Data excerpt:
Begin
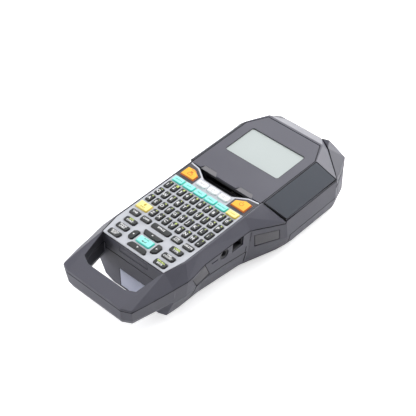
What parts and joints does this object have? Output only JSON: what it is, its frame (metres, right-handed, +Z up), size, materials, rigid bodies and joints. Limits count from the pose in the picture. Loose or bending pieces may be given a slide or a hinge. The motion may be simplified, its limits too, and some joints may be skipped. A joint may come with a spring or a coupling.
{
  "type": "handheld label maker",
  "caption": "Handheld thermal label maker with a faceted head, flat display, full keypad and loop handle.",
  "frame": {"origin": "bottom centre of the bounding box, at the level of the feet", "axes": "+X to the side with the sockets, +Y from the handle to the display head, +Z up out of the keypad"},
  "size_m": [0.133, 0.3092, 0.0745],
  "materials": {
    "casing": "fine moulded texture, satin",
    "fascia": "smooth satin",
    "side_panel": "fine moulded texture",
    "overlay": "silver printed film, satin",
    "display_window": "clear, grey display behind",
    "black_plastic": "satin black",
    "plate": "blank printed film",
    "key_dark": "matte moulded rubber",
    "key_white": "matte moulded rubber",
    "key_teal": "matte moulded rubber",
    "key_yellow": "matte moulded rubber",
    "key_orange": "matte moulded rubber",
    "board": "green solder mask",
    "nylon": "natural moulded",
    "label_paper": "wound label tape",
    "roller_rubber": "ground rubber",
    "steel": "plated"
  },
  "bodies": {
    "housing": {"keyboard_casing": "casing", "head_casing": "casing", "lower_casing": "casing", "side_panel_left": "side_panel", "side_panel_right": "side_panel", "display_fascia": "fascia", "lcd_window": "display_window", "lcd_module": "black_plastic", "keypad_overlay": "overlay", "exit_guide": "black_plastic", "rating_plate": "plate", "main_board": "board", "battery_pack": "black_plastic", "tape_cassette": "nylon", "drive_motor": "steel", "print_head": "steel", "usb_socket": "black_plastic", "dc_jack": "black_plastic"},
    "cassette_lid": {"cassette_lid": "casing"},
    "lid_latch": {"lid_latch": "black_plastic"},
    "battery_cover": {"battery_cover": "casing"},
    "platen_roller": {"platen_roller": "roller_rubber"},
    "idler_gear": {"idler_gear": "nylon"},
    "motor_pinion": {"motor_pinion": "steel"},
    "label_spool": {"label_spool": "label_paper"},
    "ribbon_spool": {"ribbon_spool": "black_plastic"},
    "cutter_blade": {"cutter_blade": "steel"},
    "power_key": {"power_key": "key_orange"},
    "print_key": {"print_key": "key_orange"},
    "menu_key_1": {"menu_key_1": "key_white"},
    "menu_key_2": {"menu_key_2": "key_white"},
    "menu_key_3": {"menu_key_3": "key_white"},
    "function_key_1": {"function_key_1": "key_teal"},
    "function_key_2": {"function_key_2": "key_teal"},
    "function_key_3": {"function_key_3": "key_teal"},
    "function_key_4": {"function_key_4": "key_teal"},
    "function_key_5": {"function_key_5": "key_teal"},
    "cancel_key": {"cancel_key": "key_yellow"},
    "shift_key": {"shift_key": "key_yellow"},
    "enter_key": {"enter_key": "key_teal"},
    "key_row_numbers": {"key_row_numbers": "key_dark"},
    "key_row_q": {"key_row_q": "key_dark"},
    "key_row_a": {"key_row_a": "key_dark"},
    "key_row_z": {"key_row_z": "key_dark"},
    "edit_key_1": {"edit_key_1": "key_dark"},
    "edit_key_2": {"edit_key_2": "key_dark"},
    "edit_key_3": {"edit_key_3": "key_dark"},
    "edit_key_4": {"edit_key_4": "key_dark"},
    "space_key": {"space_key": "key_dark"},
    "left_key_1": {"left_key_1": "key_dark"},
    "left_key_2": {"left_key_2": "key_dark"},
    "left_key_3": {"left_key_3": "key_dark"},
    "right_key_1": {"right_key_1": "key_dark"},
    "right_key_2": {"right_key_2": "key_dark"},
    "right_key_3": {"right_key_3": "key_dark"},
    "arrow_up_key": {"arrow_up_key": "key_dark"},
    "arrow_down_key": {"arrow_down_key": "key_dark"},
    "arrow_left_key": {"arrow_left_key": "key_dark"},
    "arrow_right_key": {"arrow_right_key": "key_dark"}
  },
  "joints": [
    {"name": "lid_swing", "type": "hinge", "parent": "housing", "child": "cassette_lid", "pos_m": [0, 0.0545, 0.0015], "axis": [-1, 0, 0], "range_deg": [0, 95]},
    {"name": "latch_slide", "type": "slide", "parent": "cassette_lid", "child": "lid_latch", "axis": [0, 0, -1], "range_m": [0, 0.003], "stiffness_N_per_m": 250},
    {"name": "battery_cover_slide", "type": "slide", "parent": "housing", "child": "battery_cover", "axis": [0, 0, -1], "range_m": [0, 0.03]},
    {"name": "cutter_slide", "type": "slide", "parent": "housing", "child": "cutter_blade", "axis": [0, 0, 1], "range_m": [0, 0.006]},
    {"name": "label_spool_spin", "type": "hinge", "parent": "housing", "child": "label_spool", "pos_m": [0, 0.107, 0.0235], "axis": [1, 0, 0], "continuous": true},
    {"name": "ribbon_spool_spin", "type": "hinge", "parent": "housing", "child": "ribbon_spool", "pos_m": [0, 0.0805, 0.0235], "axis": [1, 0, 0], "continuous": true},
    {"name": "platen_spin", "type": "hinge", "parent": "housing", "child": "platen_roller", "pos_m": [0, 0.044, 0.056], "axis": [1, 0, 0], "continuous": true},
    {"name": "idler_spin", "type": "hinge", "parent": "housing", "child": "idler_gear", "pos_m": [0, 0.05493, 0.04298], "axis": [1, 0, 0], "continuous": true},
    {"name": "pinion_spin", "type": "hinge", "parent": "housing", "child": "motor_pinion", "pos_m": [0, 0.06193, 0.03085], "axis": [1, 0, 0], "continuous": true},
    {"name": "power_press", "type": "slide", "parent": "housing", "child": "power_key", "axis": [0, 0, -1], "range_m": [0, 0.001], "stiffness_N_per_m": 400},
    {"name": "print_press", "type": "slide", "parent": "housing", "child": "print_key", "axis": [0, 0, -1], "range_m": [0, 0.001], "stiffness_N_per_m": 400},
    {"name": "menu_1_press", "type": "slide", "parent": "housing", "child": "menu_key_1", "axis": [0, 0, -1], "range_m": [0, 0.001], "stiffness_N_per_m": 400},
    {"name": "menu_2_press", "type": "slide", "parent": "housing", "child": "menu_key_2", "axis": [0, 0, -1], "range_m": [0, 0.001], "stiffness_N_per_m": 400},
    {"name": "menu_3_press", "type": "slide", "parent": "housing", "child": "menu_key_3", "axis": [0, 0, -1], "range_m": [0, 0.001], "stiffness_N_per_m": 400},
    {"name": "function_1_press", "type": "slide", "parent": "housing", "child": "function_key_1", "axis": [0, 0, -1], "range_m": [0, 0.001], "stiffness_N_per_m": 400},
    {"name": "function_2_press", "type": "slide", "parent": "housing", "child": "function_key_2", "axis": [0, 0, -1], "range_m": [0, 0.001], "stiffness_N_per_m": 400},
    {"name": "function_3_press", "type": "slide", "parent": "housing", "child": "function_key_3", "axis": [0, 0, -1], "range_m": [0, 0.001], "stiffness_N_per_m": 400},
    {"name": "function_4_press", "type": "slide", "parent": "housing", "child": "function_key_4", "axis": [0, 0, -1], "range_m": [0, 0.001], "stiffness_N_per_m": 400},
    {"name": "function_5_press", "type": "slide", "parent": "housing", "child": "function_key_5", "axis": [0, 0, -1], "range_m": [0, 0.001], "stiffness_N_per_m": 400},
    {"name": "cancel_press", "type": "slide", "parent": "housing", "child": "cancel_key", "axis": [0, 0, -1], "range_m": [0, 0.001], "stiffness_N_per_m": 400},
    {"name": "shift_press", "type": "slide", "parent": "housing", "child": "shift_key", "axis": [0, 0, -1], "range_m": [0, 0.001], "stiffness_N_per_m": 400},
    {"name": "enter_press", "type": "slide", "parent": "housing", "child": "enter_key", "axis": [0, 0, -1], "range_m": [0, 0.001], "stiffness_N_per_m": 400},
    {"name": "row_numbers_press", "type": "slide", "parent": "housing", "child": "key_row_numbers", "axis": [0, 0, -1], "range_m": [0, 0.001], "stiffness_N_per_m": 900},
    {"name": "row_q_press", "type": "slide", "parent": "housing", "child": "key_row_q", "axis": [0, 0, -1], "range_m": [0, 0.001], "stiffness_N_per_m": 900},
    {"name": "row_a_press", "type": "slide", "parent": "housing", "child": "key_row_a", "axis": [0, 0, -1], "range_m": [0, 0.001], "stiffness_N_per_m": 900},
    {"name": "row_z_press", "type": "slide", "parent": "housing", "child": "key_row_z", "axis": [0, 0, -1], "range_m": [0, 0.001], "stiffness_N_per_m": 900},
    {"name": "edit_1_press", "type": "slide", "parent": "housing", "child": "edit_key_1", "axis": [0, 0, -1], "range_m": [0, 0.001], "stiffness_N_per_m": 400},
    {"name": "edit_2_press", "type": "slide", "parent": "housing", "child": "edit_key_2", "axis": [0, 0, -1], "range_m": [0, 0.001], "stiffness_N_per_m": 400},
    {"name": "edit_3_press", "type": "slide", "parent": "housing", "child": "edit_key_3", "axis": [0, 0, -1], "range_m": [0, 0.001], "stiffness_N_per_m": 400},
    {"name": "edit_4_press", "type": "slide", "parent": "housing", "child": "edit_key_4", "axis": [0, 0, -1], "range_m": [0, 0.001], "stiffness_N_per_m": 400},
    {"name": "space_press", "type": "slide", "parent": "housing", "child": "space_key", "axis": [0, 0, -1], "range_m": [0, 0.001], "stiffness_N_per_m": 400},
    {"name": "left_1_press", "type": "slide", "parent": "housing", "child": "left_key_1", "axis": [0, 0, -1], "range_m": [0, 0.001], "stiffness_N_per_m": 400},
    {"name": "left_2_press", "type": "slide", "parent": "housing", "child": "left_key_2", "axis": [0, 0, -1], "range_m": [0, 0.001], "stiffness_N_per_m": 400},
    {"name": "left_3_press", "type": "slide", "parent": "housing", "child": "left_key_3", "axis": [0, 0, -1], "range_m": [0, 0.001], "stiffness_N_per_m": 400},
    {"name": "right_1_press", "type": "slide", "parent": "housing", "child": "right_key_1", "axis": [0, 0, -1], "range_m": [0, 0.001], "stiffness_N_per_m": 400},
    {"name": "right_2_press", "type": "slide", "parent": "housing", "child": "right_key_2", "axis": [0, 0, -1], "range_m": [0, 0.001], "stiffness_N_per_m": 400},
    {"name": "right_3_press", "type": "slide", "parent": "housing", "child": "right_key_3", "axis": [0, 0, -1], "range_m": [0, 0.001], "stiffness_N_per_m": 400},
    {"name": "arrow_up_press", "type": "slide", "parent": "housing", "child": "arrow_up_key", "axis": [0, 0, -1], "range_m": [0, 0.001], "stiffness_N_per_m": 400},
    {"name": "arrow_down_press", "type": "slide", "parent": "housing", "child": "arrow_down_key", "axis": [0, 0, -1], "range_m": [0, 0.001], "stiffness_N_per_m": 400},
    {"name": "arrow_left_press", "type": "slide", "parent": "housing", "child": "arrow_left_key", "axis": [0, 0, -1], "range_m": [0, 0.001], "stiffness_N_per_m": 400},
    {"name": "arrow_right_press", "type": "slide", "parent": "housing", "child": "arrow_right_key", "axis": [0, 0, -1], "range_m": [0, 0.001], "stiffness_N_per_m": 400}
  ],
  "couplings": [
    {"joint": "platen_spin", "follows": "label_spool_spin", "ratio": -2.92},
    {"joint": "idler_spin", "follows": "label_spool_spin", "ratio": 2.5956},
    {"joint": "pinion_spin", "follows": "label_spool_spin", "ratio": -4.672}
  ]
}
End
Goal: Copy each line of the preceding data that contains the string "frame".

Solution to this problem:
What parts and joints does this object have? Output only JSON: what it is, its frame (metres, right-handed, +Z up), size, materials, rigid bodies and joints. Limits count from the pose in the picture. Loose or bending pieces may be given a slide or a hinge. The motion may be simplified, its limits too, and some joints may be skipped. A joint may come with a spring or a coupling.
  "frame": {"origin": "bottom centre of the bounding box, at the level of the feet", "axes": "+X to the side with the sockets, +Y from the handle to the display head, +Z up out of the keypad"},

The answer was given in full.